#### WHAT THE EXERCISE ASKS
Work out how many lines hold the string "model". Give that number and nothing more.

#### SUPPLIED INFORMATION
+-------+

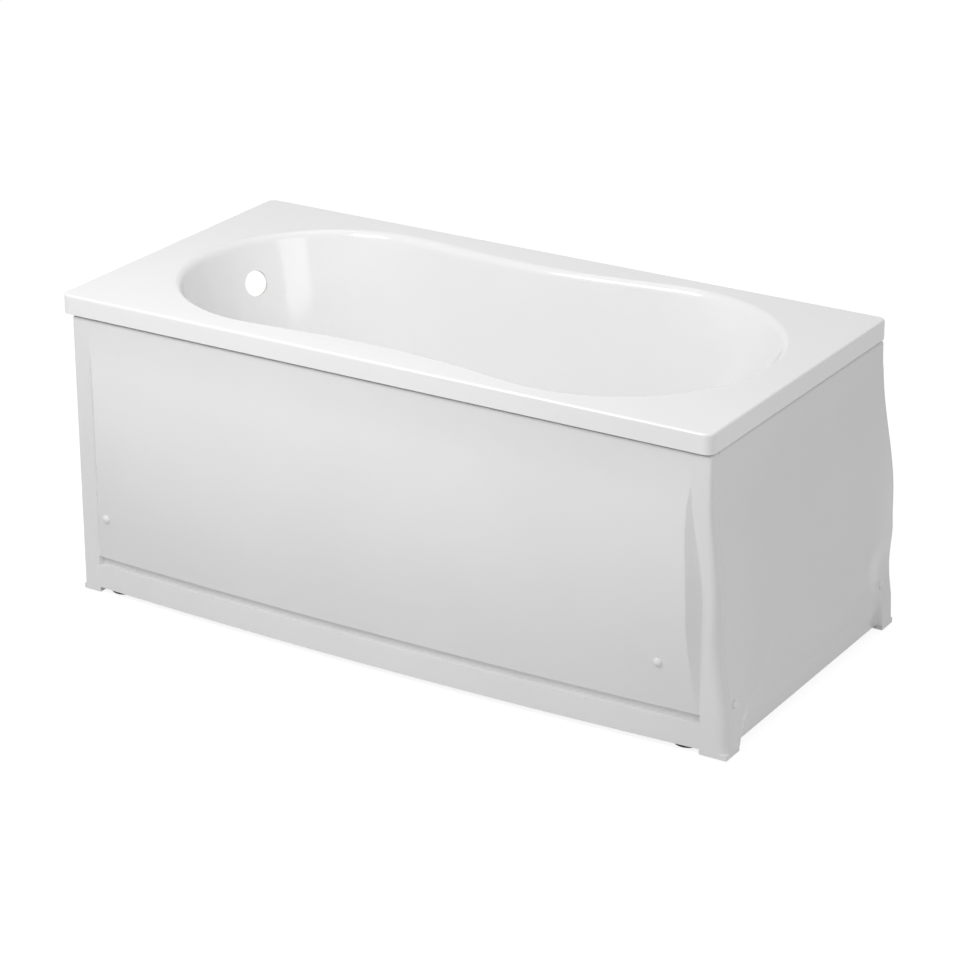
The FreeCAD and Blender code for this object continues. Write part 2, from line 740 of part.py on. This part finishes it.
# ---------------------------------------------------------------- build: brackets, panel screws and caps
half_tab = bracket_tab / 2
upright_face = legs_y + upright_size / 2
rail_face = head_legs_x + rail_size / 2
fixings = {
    "panel_bracket_front_drain": (on_front, -front_cap_x, front_cap_height, drain_legs_x, upright_face,
                                  front_cap_height + half_tab),
    "panel_bracket_front_head": (on_front, front_cap_x, front_cap_height, head_legs_x, upright_face,
                                 front_cap_height + half_tab),
    "panel_bracket_end_front": (on_end, -legs_y, end_cap_height, -legs_y, rail_face, rail_top),
    "panel_bracket_end_back": (on_end, legs_y, end_cap_height, legs_y, rail_face, rail_top)}


def panel_bracket(point, hollow, u, z, base_u, base_v, top):
    """Bent strap from the frame at base_v out to a tab behind the panel at (u, z)."""
    u_low = min(u, base_u) - bracket_width / 2
    u_high = max(u, base_u) + bracket_width / 2
    tab_low, tab_high = u - bracket_width / 2, u + bracket_width / 2
    low = z - half_tab
    outward = point(0, 1, 0)
    corners = [point(side, base_v, height) for side in (tab_low, tab_high) for height in (low, low + bracket_tab)]
    reach = min(skin_hit(hollow, corner, outward)[0].dot(outward) for corner in corners) - bond_gap

    def plate(side_low, side_high, v_low, v_high, z_low, z_high):
        a, b = point(side_low, v_low, z_low), point(side_high, v_high, z_high)
        return box(min(a.x, b.x), max(a.x, b.x), min(a.y, b.y), max(a.y, b.y), z_low, z_high)

    strap = fuse_all([plate(u_low, u_high, base_v, base_v + bracket_wall, low, top),
                      plate(tab_low, tab_high, base_v, reach, low, low + bracket_wall),
                      plate(tab_low, tab_high, reach - bracket_wall, reach, low, low + bracket_tab)])
    strap = strap.cut(cylinder(tab_hole_radius, point(u, reach - 2 * bracket_wall, z), outward, 4 * bracket_wall))
    screw_at = point(base_u, base_v + bracket_wall, top - bracket_screw_drop)
    strap = strap.cut(cylinder(bracket_screw_radius + hole_clearance, screw_at - outward * 4, outward, 8))
    screw = hex_screw(screw_at, outward * -1, bracket_screw_radius, bracket_screw_length,
                      bracket_screw_flats, bracket_screw_head)
    return strap, screw, screw_at


def screw_cap(at, normal):
    """Domed snap cap over a screw head."""
    rise = cap_height - cap_edge
    dome_radius = (cap_radius ** 2 + rise ** 2) / (2 * rise)
    cap = cylinder(cap_radius, V(0, 0, 0), UP, cap_height)
    cap = cap.common(Part.makeSphere(dome_radius, V(0, 0, cap_height - dome_radius)))
    cap = cap.cut(cylinder(panel_screw_head_radius + cap_clearance, V(0, 0, 0), UP,
                           panel_screw_head + cap_clearance))
    cap.Placement = FreeCAD.Placement(at + normal * seat_gap, FreeCAD.Rotation(UP, normal))
    return cap


panel_screws, bracket_screws = [], []
caps = {"screw_caps_front": [], "screw_caps_end": []}
for name, (point, u, z, base_u, base_v, top) in fixings.items():
    is_front = point == on_front
    outside, hollow = (front_block, front_hollow) if is_front else (end_block, end_hollow)
    strap, screw, screw_at = panel_bracket(point, hollow, u, z, base_u, base_v, top)
    nodes[name] = strap
    bracket_screws.append(screw)
    outward = point(0, 1, 0)
    hole = cylinder(bracket_screw_radius + thread_clearance, screw_at - outward * 12, outward, 12)
    for carrier in ("upright_front_drain", "upright_front_head", "cross_rail_head_end"):
        if nodes[carrier].common(hole).Volume > 0.001:
            nodes[carrier] = nodes[carrier].cut(hole)
    at, normal = skin_hit(outside, point(u, base_v, z), outward)
    panel_screws.append(round_screw(at + normal * seat_gap, normal * -1, panel_screw_radius, panel_screw_length,
                                    panel_screw_head_radius, panel_screw_head))
    hole = cylinder(panel_screw_hole, at - normal * 2 * panel_wall, normal, 4 * panel_wall)
    if is_front:
        front_panel = front_panel.cut(hole)
    else:
        end_panel = end_panel.cut(hole)
    caps["screw_caps_front" if is_front else "screw_caps_end"].append(screw_cap(at, normal))

nodes["front_panel"] = front_panel
nodes["end_panel"] = end_panel
for name, group in list(caps.items()) + [
        ("lock_nuts", lock_nuts), ("frame_bolts", frame_bolts), ("frame_nuts", frame_nuts),
        ("board_screws", board_screws), ("upright_screws", upright_screws), ("hanger_screws", hanger_screws),
        ("bracket_screws", bracket_screws), ("panel_screws", panel_screws)]:
    nodes[name] = Part.makeCompound(group)

# ---------------------------------------------------------------- set down and write
extent = Part.makeCompound([nodes["tub_shell"], front_panel, end_panel]).optimalBoundingBox(False, False)
footprint_middle = V((extent.XMin + extent.XMax) / 2, (extent.YMin + extent.YMax) / 2, 0)

os.makedirs("parts", exist_ok=True)
for name, shape in nodes.items():
    placed = shape.copy()
    placed.translate(footprint_middle * -1)
    placed.exportStep("parts/" + name + ".step")
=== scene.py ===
import json
import math

import bmesh
import bpy
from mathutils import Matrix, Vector
from mathutils.bvhtree import BVHTree


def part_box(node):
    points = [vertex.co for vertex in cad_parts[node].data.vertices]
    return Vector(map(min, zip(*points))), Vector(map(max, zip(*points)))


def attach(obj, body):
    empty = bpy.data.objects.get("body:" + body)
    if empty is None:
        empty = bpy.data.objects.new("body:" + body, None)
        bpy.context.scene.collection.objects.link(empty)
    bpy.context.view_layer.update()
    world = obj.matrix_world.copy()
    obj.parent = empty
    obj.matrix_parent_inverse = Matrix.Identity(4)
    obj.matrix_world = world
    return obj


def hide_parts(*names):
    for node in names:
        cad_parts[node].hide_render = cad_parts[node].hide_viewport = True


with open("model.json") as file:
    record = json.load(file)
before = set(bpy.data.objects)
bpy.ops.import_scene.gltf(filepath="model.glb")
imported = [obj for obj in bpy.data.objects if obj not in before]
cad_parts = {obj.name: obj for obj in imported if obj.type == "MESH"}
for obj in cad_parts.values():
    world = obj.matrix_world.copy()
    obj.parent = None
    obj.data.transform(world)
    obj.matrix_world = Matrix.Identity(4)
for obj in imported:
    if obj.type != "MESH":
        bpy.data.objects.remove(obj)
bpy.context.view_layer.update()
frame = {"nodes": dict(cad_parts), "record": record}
nodes = frame["nodes"]

# ---------------------------------------------------------------- camera, at the photograph's angle
CAMERA_PLACE = Vector((3.0568, -4.9510, 2.6712))
CAMERA_YAW = math.radians(31.62)
CAMERA_PITCH = math.radians(22.44)
CAMERA_LENS = 123.16
SENSOR_WIDTH = 36.0
CAMERA_REACH = 100.0

# ---------------------------------------------------------------- light
# Levels are shares of white: a surface of colour 1 that faces the light is seen that bright.
# Each softbox is its name, place, size and level.
FLOOR_SIZE = 60.0
SKY_LEVEL = 0.45
WHITE = (1, 1, 1, 1)
LIGHT_AIM = (0.0, 0.0, 0.4)
SOFTBOXES = [("key", (-0.5, -1.7, 2.0), 1.0, 0.46), ("top", (-0.2, 0.0, 3.0), 1.6, 0.10),
             ("fill", (3.2, -1.6, 1.6), 1.6, 0.11)]
# The colour lights the object by its bounce; the glow and the shade are what is seen of the floor.
FLOOR_COLOUR = (0.55, 0.55, 0.55, 1)
FLOOR_GLOW = 0.86
FLOOR_SHADE = (0.30, 0.30, 0.30, 1)

# ---------------------------------------------------------------- shading of nodes and pieces
WELD_DISTANCE = 0.00002
SMOOTH_ANGLE = math.radians(28)

# ---------------------------------------------------------------- backing of the tub, metres
LIP_ZONE = 0.024
LIP_DROP = 0.0385
LIP_EDGE = 0.001
DECK_SHEET = 0.003
FACES_DOWN = -0.5

# ---------------------------------------------------------------- threads of the studs, metres
THREAD_PITCH = 0.00175
THREAD_DEPTH = 0.0009
WAVE_REPEAT = math.pi / 10  # between the bands of a wave texture at scale 1

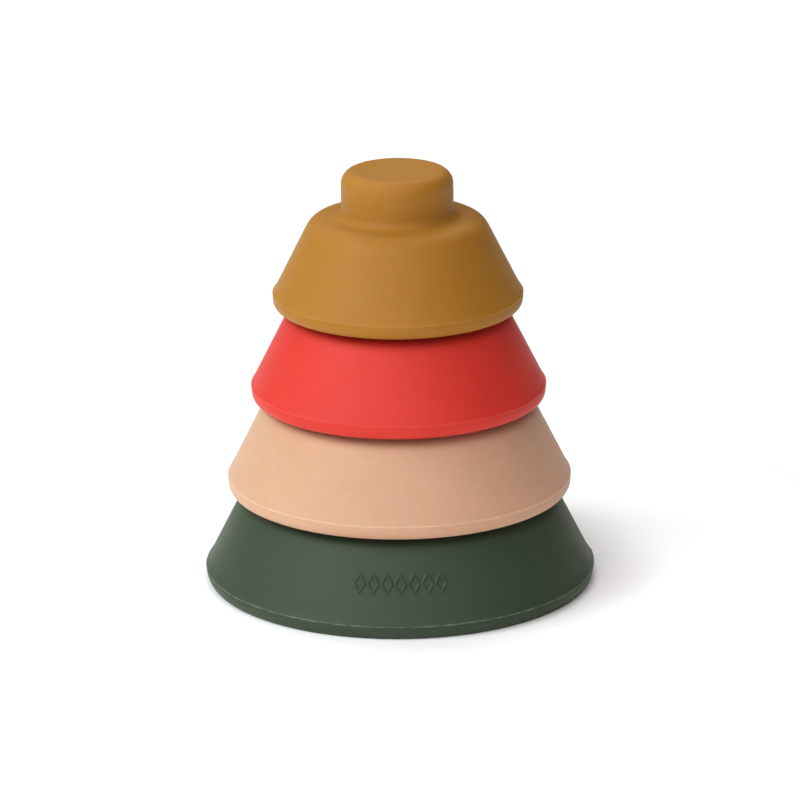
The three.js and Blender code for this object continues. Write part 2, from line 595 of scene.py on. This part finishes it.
# Each soft light's name, azimuth (0 is in front, positive to the right) and elevation in degrees, power in
# watts, and tint.
SOFT_LIGHTS = [
    ("key_left", -70, 41, 16.4, COOL),
    ("front_left", -29, 41, 8.9, PLAIN),
    ("low_front", -18, 8, 3.7, WARM),
    ("front_right", 22, 52, 7.4, WARM),
    ("top", 90, 80, 1.6, WARM),
    ("back_left", -131, 39, 4.0, COOL),
    ("back", 180, 57, 8.8, PLAIN),
]
LIGHT_DISTANCE = 1.6
LIGHT_SIZE = 1.0
LIGHT_TARGET = Vector((0, 0, 0.05))

CAMERA_PLACE = (0.00033, -1.3524, 0.4926)
CAMERA_DOWN = 18.062     # how far down it looks, in degrees
CAMERA_ROLL = -0.457
CAMERA_LENS = 227.35     # the focal length, in millimetres like the width of the sensor
CAMERA_SENSOR = 36
CAMERA_CLIP = 0.05


def make_floor():
    """A pale matt table, with a faint glow round the tower and far away that keeps it white."""
    material = bpy.data.materials.new("studio_floor")
    material.use_nodes = True
    shader = material.node_tree.nodes["Principled BSDF"]
    shader.inputs["Base Color"].default_value = FLOOR_WHITE
    shader.inputs["Roughness"].default_value = 0.7
    shader.inputs["Specular IOR Level"].default_value = 0.2
    shader.inputs["Emission Color"].default_value = (1, 1, 1, 1)
    add, link = node_tools(material)
    place = add("ShaderNodeTexCoord").outputs["Object"]
    length = add("ShaderNodeVectorMath", operation="LENGTH")
    link(place, length.inputs[0])
    distance = length.outputs["Value"]
    near = multiply(add, link, ramp(add, link, distance, GLOW_RISE, (0, NEAR_GLOW)),
                    ramp(add, link, distance, GLOW_FALL, (1, 0)))
    glow = add("ShaderNodeMath", operation="ADD")
    link(near, glow.inputs[0])
    link(ramp(add, link, distance, GLOW_RETURN, (0, FAR_GLOW)), glow.inputs[1])
    link(glow.outputs["Value"], shader.inputs["Emission Strength"])

    corners = [(x * FLOOR_HALF, y * FLOOR_HALF, 0) for x, y in ((-1, -1), (1, -1), (1, 1), (-1, 1))]
    mesh = bpy.data.meshes.new("studio_floor")
    mesh.from_pydata(corners, [], [(0, 1, 2, 3)])
    mesh.materials.append(material)
    floor = bpy.data.objects.new("studio_floor", mesh)
    bpy.context.scene.collection.objects.link(floor)


def make_area(name, azimuth, elevation, watts, tint):
    """A round softbox at the standard distance, facing the tower."""
    light = bpy.data.lights.new(name, "AREA")
    light.shape = "DISK"
    light.size = LIGHT_SIZE
    light.energy = watts
    light.color = tint
    lamp = bpy.data.objects.new(name, light)
    lamp.visible_camera = False
    bpy.context.scene.collection.objects.link(lamp)
    turn = math.radians(azimuth)
    rise = math.radians(elevation)
    away = Vector((math.sin(turn) * math.cos(rise), -math.cos(turn) * math.cos(rise), math.sin(rise)))
    lamp.location = LIGHT_TARGET + LIGHT_DISTANCE * away
    lamp.rotation_euler = away.to_track_quat("Z", "Y").to_euler()


def make_world():
    """A dark world: all the light comes from the soft lights and the table's glow."""
    world = bpy.data.worlds.new("studio")
    world.use_nodes = True
    world.node_tree.nodes["Background"].inputs["Strength"].default_value = 0
    bpy.context.scene.world = world


def make_camera():
    """The photograph's view: 18 degrees down through a long lens, rolled by half a degree."""
    camera = bpy.data.cameras.new("camera")
    camera.sensor_width = CAMERA_SENSOR
    camera.lens = CAMERA_LENS
    camera.clip_start = CAMERA_CLIP
    holder = bpy.data.objects.new("camera", camera)
    bpy.context.scene.collection.objects.link(holder)
    tilt = Matrix.Rotation(math.radians(90 - CAMERA_DOWN), 4, "X")
    roll = Matrix.Rotation(math.radians(CAMERA_ROLL), 4, "Z")
    holder.matrix_world = Matrix.Translation(CAMERA_PLACE) @ tilt @ roll
    bpy.context.scene.camera = holder


bpy.context.scene.view_settings.view_transform = "Standard"
make_floor()
make_world()
for soft_light in SOFT_LIGHTS:
    make_area(*soft_light)
make_camera()

bpy.context.view_layer.update()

+-------+

#### CORRECT RESULT
2